Legal Implications of Ignored Advisories

Under the prevailing disaster management frameworks, the failure to act upon specific and reliable warnings can form the basis for holding individual public officials or government entities liable for the resultant civilian and structural losses. The legal doctrine of "oversight and omission" becomes particularly relevant here. If statutory bodies are tasked with the surveillance of ecologically sensitive regions, their failure to restrict construction or order evacuations despite clear warnings constitutes a prima facie case of dereliction of duty.

The Kerala High Court’s intervention in this matter via suo motu jurisdiction indicates a judicial determination to ensure that the incident is viewed not merely as a tragic statistical anomaly, but as a test case for state accountability. The implications are far-reaching.
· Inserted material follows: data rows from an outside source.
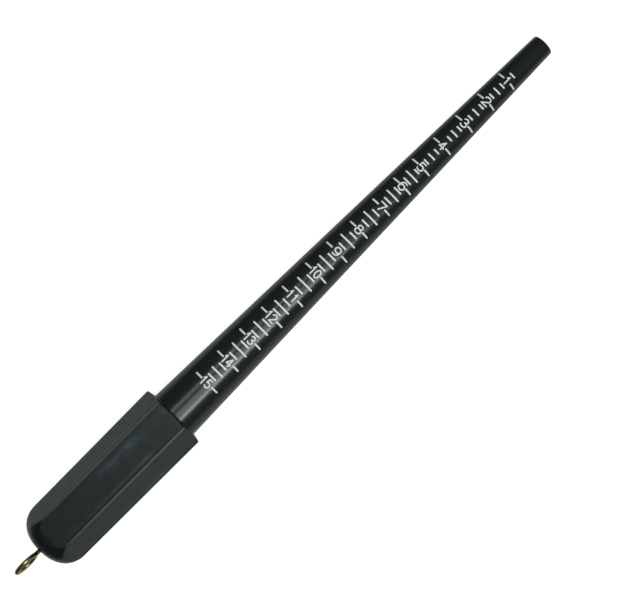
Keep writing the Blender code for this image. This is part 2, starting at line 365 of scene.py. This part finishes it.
def make_handle():
    """The handle from the pilot hole over its outside and in at the mouth, then back along its inside."""
    angles = handle_angles()
    rows = []
    for x in dome_stations():
        rows.append([about_axis(x, side_radius(x, a), a) for a in angles])
    x_body = X_END + DOME_LENGTH * DOME_REACH
    edge = MOUTH_EDGE_RADIUS
    for i in range(BODY_STEPS + 1):
        row = []
        for a in angles:
            x_last = mouth_x(hexagon_radius(a, MOUTH_CORNER_RADIUS)) - edge
            x = x_body + (x_last - x_body) * i / BODY_STEPS
            row.append(about_axis(x, side_radius(x, a), a))
        rows.append(row)
    # The edge between a side and the end face, then the end face in to its land.
    for i in range(1, EDGE_STEPS + 1):
        turn = math.pi / 2 * i / EDGE_STEPS
        row = []
        for a in angles:
            outer = hexagon_radius(a, MOUTH_CORNER_RADIUS)
            radius = outer - edge * (1 - math.cos(turn))
            x = mouth_x(radius) - edge * (1 - math.sin(turn))
            row.append(about_axis(x, radius, a))
        rows.append(row)
    for i in range(1, EDGE_STEPS + 1):
        row = []
        for a in angles:
            outer = hexagon_radius(a, MOUTH_CORNER_RADIUS) - edge
            radius = outer + (MOUTH_LAND_RADIUS - outer) * i / EDGE_STEPS
            row.append(about_axis(mouth_x(radius), radius, a))
        rows.append(row)
    for x, radius in socket_profile():
        rows.append([about_axis(x, radius, a) for a in angles])
    handle = skin("handle", rows, closed=True)
    add_wear(handle)
    return handle


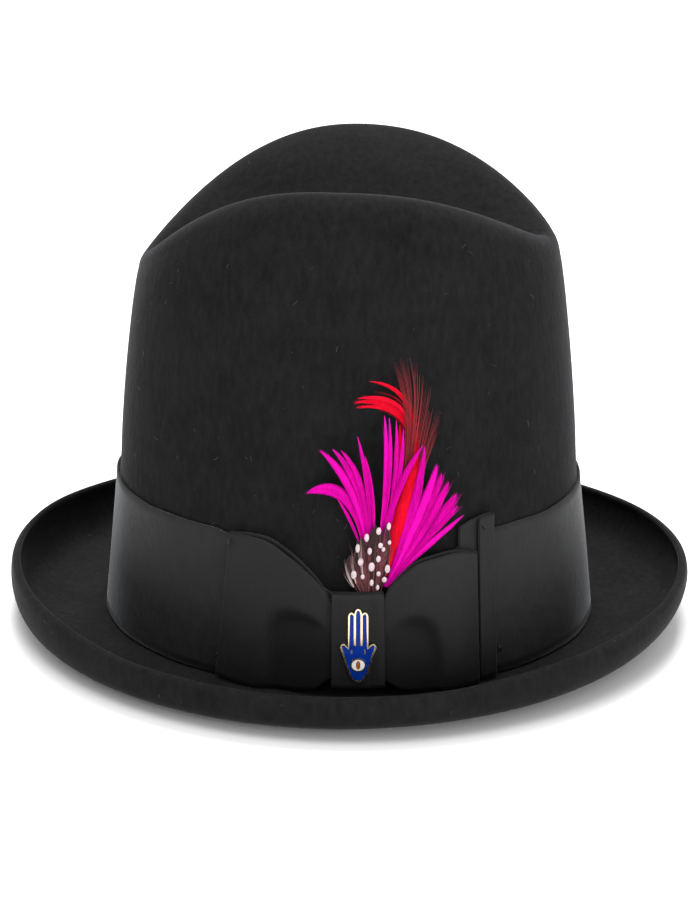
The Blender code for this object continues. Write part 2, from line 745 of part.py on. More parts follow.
def boolean(item, other, operation):
    """Joins or cuts, and keeps the result as the item's own mesh."""
    step = item.modifiers.new("boolean", "BOOLEAN")
    step.operation = operation
    step.solver = "EXACT"
    step.object = other
    step.use_self = operation == "UNION"
    bpy.context.view_layer.update()
    made = evaluated_mesh(item)
    item.modifiers.clear()
    old = item.data
    item.data = made
    bpy.data.meshes.remove(old)


def fuse(item, others):
    for other in others:
        boolean(item, other, "UNION")
        bpy.data.objects.remove(other, do_unlink=True)


def subtract(item, cutter):
    boolean(item, cutter, "DIFFERENCE")


def reach_of(vertices):
    """The largest side of the box round some vertices."""
    sides = []
    for axis in range(3):
        values = [vertex.co[axis] for vertex in vertices]
        sides.append(max(values) - min(values))
    return max(sides)


def keep_outer_skin(item):
    """Fills the small voids that crossing strips close between them, by keeping only the outer skin."""
    work = bmesh.new()
    work.from_mesh(item.data)
    left = set(work.verts)
    islands = []
    while left:
        start = left.pop()
        island = {start}
        front = [start]
        while front:
            vertex = front.pop()
            for edge in vertex.link_edges:
                other = edge.other_vert(vertex)
                if other not in island:
                    island.add(other)
                    front.append(other)
        left -= island
        islands.append(island)
    islands.sort(key=reach_of)
    for island in islands[:-1]:
        bmesh.ops.delete(work, geom=list(island), context="VERTS")
    work.to_mesh(item.data)
    work.free()


def as_guide(item):
    item.hide_render = True
    item.display_type = "WIRE"


def bunch(name, rows, layer, stem, group, look):
    """A bunch of strips fused to their bound quills."""
    made = quill(name, stem, layer, group)
    strips = [strip_mesh(f"{name}_strip_{number}", row, layer, group) for number, row in enumerate(rows)]
    fuse(made, strips)
    keep_outer_skin(made)
    made.data.materials.clear()
    made.data.materials.append(look)
    made.data.shade_smooth()
    made.data.set_sharp_from_angle(angle=math.radians(40.0))
    return made


def prism(name, outline, low, high, group, look=None):
    """A flat outline raised from one level to another."""
    count = len(outline)
    points = [Vector((x, y, low)) for x, y in outline] + [Vector((x, y, high)) for x, y in outline]
    faces = [tuple(reversed(range(count))), tuple(range(count, 2 * count))]
    for step in range(count):
        after = (step + 1) % count
        faces.append((step, after, count + after, count + step))
    return object_from(name, points, faces, group, look, 30.0)


def round_outline(half_width, half_height, count, across=0.0, up=0.0):
    outline = []
    for step in range(count):
        turn = math.tau * step / count
        outline.append((across + half_width * math.cos(turn), up + half_height * math.sin(turn)))
    return outline


def bar_outline(across, low, high, half):
    return [(across - half, low), (across + half, low), (across + half, high), (across - half, high)]


def pin_outline():
    right = [(row.across * PIN_HEIGHT, row.up * PIN_HEIGHT) for row in PIN_OUTLINE]
    left = [(-x, y) for x, y in reversed(right[1:-1])]
    return right + left


def inset(outline, distance):
    """The same outline moved inward by an even distance."""
    count = len(outline)
    moved = []
    for step in range(count):
        before = Vector(outline[step - 1])
        here = Vector(outline[step])
        after = Vector(outline[(step + 1) % count])
        first = (here - before).normalized()
        second = (after - here).normalized()
        normal_first = Vector((-first.y, first.x))
        normal_second = Vector((-second.y, second.x))
        middle = (normal_first + normal_second).normalized()
        reach = distance / max(SHARPEST_CORNER, middle.dot(normal_first))
        moved.append(tuple(here + middle * reach))
    return moved


def pin_frame():
    """The pin's own axes: across, up the knot's face and out of it, its origin at the pin's lowest point."""
    out = KNOT_FRONT + RIBBON / 2.0 + KNOT_CROWN + GAP
    low = on_wall(KNOT_AT, PIN_FOOT, out)
    high = on_wall(KNOT_AT, PIN_FOOT + PIN_HEIGHT, out)
    left = on_wall(KNOT_AT - KNOT_WIDTH / 4.0, PIN_FOOT, out)
    right = on_wall(KNOT_AT + KNOT_WIDTH / 4.0, PIN_FOOT, out)
    across = (right - left).normalized()
    up = (high - low).normalized()
    outward = across.cross(up).normalized()
    up = outward.cross(across)
    turn = Matrix((across, up, outward)).transposed().to_4x4()
    return Matrix.Translation(low) @ turn


def pin_lines(room):
    """Outlines of the raised lines: two between the fingers and two slits at the thumbs' roots."""
    half = PIN_LINE / 2.0 + room
    lines = []
    for side in (-1.0, 1.0):
        finger = side * FINGER_LINE * PIN_HEIGHT
        lines.append(bar_outline(finger, FINGER_FOOT * PIN_HEIGHT - room, FINGER_TOP * PIN_HEIGHT, half))
        slit = side * SLIT_ACROSS * PIN_HEIGHT
        slit_foot = SLIT_FOOT * PIN_HEIGHT - room
        slit_top = SLIT_TOP * PIN_HEIGHT + room
        lines.append(bar_outline(slit, slit_foot, slit_top, half * SLIT_SHARE))
    return lines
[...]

If it is established that the construction project continued in defiance of DDMA alerts, the contractors, project managers, and overseeing government officers could face severe legal consequences under both civil tort law and criminal statutes pertaining to public safety.

Environmental Law and Precautionary Principles

The tragedy at the Kalladi site has reignited a debate regarding the application of the Precautionary Principle within Indian jurisprudence. This legal pillar dictates that where there are threats of serious or irreversible damage, lack of full scientific certainty should not be used as a reason for postponing cost-effective measures to prevent environmental degradation or human harm.
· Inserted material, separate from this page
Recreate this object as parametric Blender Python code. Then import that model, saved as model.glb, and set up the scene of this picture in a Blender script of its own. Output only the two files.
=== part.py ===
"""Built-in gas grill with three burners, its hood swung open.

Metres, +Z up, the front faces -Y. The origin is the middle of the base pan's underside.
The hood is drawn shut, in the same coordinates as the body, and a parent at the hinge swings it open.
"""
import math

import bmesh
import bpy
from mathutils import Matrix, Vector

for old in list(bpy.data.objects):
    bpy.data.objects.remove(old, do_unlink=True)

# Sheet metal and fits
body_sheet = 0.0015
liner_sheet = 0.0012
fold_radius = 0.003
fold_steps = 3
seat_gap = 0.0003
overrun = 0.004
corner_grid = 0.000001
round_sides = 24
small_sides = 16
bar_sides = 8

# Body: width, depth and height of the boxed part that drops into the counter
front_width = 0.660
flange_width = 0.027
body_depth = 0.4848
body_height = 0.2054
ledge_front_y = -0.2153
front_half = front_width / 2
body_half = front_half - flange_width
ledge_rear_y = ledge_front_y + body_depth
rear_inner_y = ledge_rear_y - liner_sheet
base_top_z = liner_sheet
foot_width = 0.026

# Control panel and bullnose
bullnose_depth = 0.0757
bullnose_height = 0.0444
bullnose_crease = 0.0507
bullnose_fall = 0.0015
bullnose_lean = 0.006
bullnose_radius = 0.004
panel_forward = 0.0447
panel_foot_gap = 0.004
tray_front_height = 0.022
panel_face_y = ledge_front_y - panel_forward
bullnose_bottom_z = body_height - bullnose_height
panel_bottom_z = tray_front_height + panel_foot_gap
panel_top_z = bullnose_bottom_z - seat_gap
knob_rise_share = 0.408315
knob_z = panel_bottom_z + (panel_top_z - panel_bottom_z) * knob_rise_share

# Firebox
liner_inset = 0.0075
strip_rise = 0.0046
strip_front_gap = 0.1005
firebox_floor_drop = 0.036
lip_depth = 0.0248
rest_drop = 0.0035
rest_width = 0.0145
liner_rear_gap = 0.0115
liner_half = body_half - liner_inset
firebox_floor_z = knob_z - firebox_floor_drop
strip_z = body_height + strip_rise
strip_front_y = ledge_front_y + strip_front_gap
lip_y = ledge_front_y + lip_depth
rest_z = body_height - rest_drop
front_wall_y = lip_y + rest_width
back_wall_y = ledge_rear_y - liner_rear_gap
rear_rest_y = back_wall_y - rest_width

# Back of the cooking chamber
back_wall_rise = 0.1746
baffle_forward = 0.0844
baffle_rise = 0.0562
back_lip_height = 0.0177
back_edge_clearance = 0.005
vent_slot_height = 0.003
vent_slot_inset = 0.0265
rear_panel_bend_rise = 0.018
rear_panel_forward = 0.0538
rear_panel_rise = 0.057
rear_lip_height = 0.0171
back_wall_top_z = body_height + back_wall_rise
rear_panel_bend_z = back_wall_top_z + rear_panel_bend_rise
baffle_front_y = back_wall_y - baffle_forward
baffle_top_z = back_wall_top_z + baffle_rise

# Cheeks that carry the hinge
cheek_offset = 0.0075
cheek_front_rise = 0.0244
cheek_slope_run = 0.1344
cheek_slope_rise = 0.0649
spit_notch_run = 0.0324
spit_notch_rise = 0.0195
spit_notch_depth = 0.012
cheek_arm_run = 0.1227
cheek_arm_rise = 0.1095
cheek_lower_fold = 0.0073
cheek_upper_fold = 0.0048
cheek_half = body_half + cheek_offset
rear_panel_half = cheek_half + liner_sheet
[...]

In the context of the Wayanad landslide, the argument is even more robust because the "scientific certainty" was seemingly present. By receiving five warnings, the relevant authorities had moved past the stage of speculation. The failure to transition from assessment to action violates the fundamental tenets of environmental protection laws that govern the fragile topographical regions of the state. The legal community is currently watching to see if the High Court will mandate a comprehensive audit of all ongoing infrastructural development in high-risk zones, potentially setting a precedent for future development projects nationwide.

Impact on Infrastructure and Governance

The broader impact of these proceedings on legal practice is likely to be significant. Practitioners specializing in project finance, public-private partnerships, and construction law are increasingly confronting the realities of climate-related risks and their legal consequences. The current case highlights that "force majeure" clauses in construction contracts—often used to excuse delays or failure to perform due to unforeseen natural disasters—may not be applicable if the disaster was foreseeable and documented prior to the occurrence.

Moving forward, entities operating in prone areas must ensure their due diligence processes are beyond reproach. The reliance on government clearances alone may no longer serve as a sufficient shield if evidence exists that the regulatory body ignored local and regional climate risk assessments. The role of legal advisors to these corporations will likely shift toward advocating for more aggressive environmental compliance and risk-mitigation strategies to avoid the catastrophic personal and institutional liabilities evidenced in the current Wayanad proceedings.

Judicial Oversight and Accountability

The Kerala High Court's continued scrutiny of this event signals a robust role for the judiciary in ensuring the executive branch remains accountable to its own safety reports. By ordering the investigation into why five warnings went unheeded, the court is essentially conducting a post-mortem of the institutional machinery meant to safeguard the populace.

Furthermore, the involvement of an amicus curiae signifies that the court is treating the matter with the gravity of a constitutional crisis, where the right to life of the affected individuals was potentially compromised by administrative lethargy. The court is expected to delve into the chain of command within the DDMA, examining which officers received these warnings, what actions were recommended, and why those recommendations were suppressed or ignored.

Conclusion: A Precedent for Future Safety

The Wayanad tragedy stands as a stark indicator of what happens when institutional warnings are divorced from operational safety protocols. As the Kerala High Court continues its deliberations, the objective remains clear: to ascertain the truth and ensure that the accountability framework is restored. The legal scrutiny of this disaster will undoubtedly shape how future infrastructure projects are risk-assessed, monitored, and executed within the region.

For lawyers, the lesson is clear: the documentation of environmental warnings is not merely a bureaucratic box-ticking exercise, but a vital piece of evidence that can define the outcome of high-stakes litigation. The case serves as an enduring reminder that the law exists to protect citizens from environmental risks and that failure to act upon proven dangers is an infraction that the judicial system will, and must, address with full vigor. The integrity of the constitutional guarantee to a safe and sustainable environment rests on the ability of the judiciary to hold negligent parties, regardless of their position, to account.